For over three hours, Springsteen danced on tables and climbed to the balcony as he performed, tossing in the live debuts of such songs as “Point Blank” and his cover of “Heartbreak Hotel” in the course of the evening.

In addition to the listening kiosks, most of which feature interviews, the exhibit includes nonstop footage on-screen inside the Clive Davis Theater from a 1978 concert in Houston at one of the first arenas to be fitted out with cameras and screens to capture the show as it unfolded.

Organizing artifacts

Much of the exhibit is organized by decade, with individual cases representing each by showing instruments, stage outfits, tour itineraries, and bits and pieces of other memorabilia that tell the story of every Springsteen tour.

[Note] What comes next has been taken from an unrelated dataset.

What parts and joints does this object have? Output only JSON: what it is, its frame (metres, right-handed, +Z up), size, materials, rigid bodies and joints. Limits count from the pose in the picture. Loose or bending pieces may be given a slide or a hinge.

Chapman says the ground rules for the exhibit were simply to cover every important aspect of Springsteen’s live history. Every tour should be included, and every member of the E Street Band, too.

So you get a Little Steven Van Zandt guitar and scarf-accessorized outfit. There’s a Clarence Clemons saxophone and the large ornate chair – his “throne” – in which the Big Man sat on stage in later years as his health waned. Drummer Max Weinberg’s kit is on display, with a second set of drums part of a display that invites visitors to sit in as Weinberg and play with the band.

There are several Springsteen guitars in the show, including a beautiful Takamine acoustic he used during his Seeger Sessions tour, and the acoustic he played during his On Broadway residency.

The most significant instrument in the exhibit is Springsteen’s 1953-54 Fender Telecaster with an Esquire neck, which was his primary touring guitar from 1972 to 2005, and can be seen on the cover of his classic “Born To Run” album, as well as the covers of “Human Touch,” “Wrecking Ball,” and “Live/1975-85.

“When Bruce talks about this guitar, he talks about how it’s an extension of his arm,” Chapman says. “It’s just so comfortable to him. It’s so light. And it’s been retired from the road so we get the opportunity to have it here.”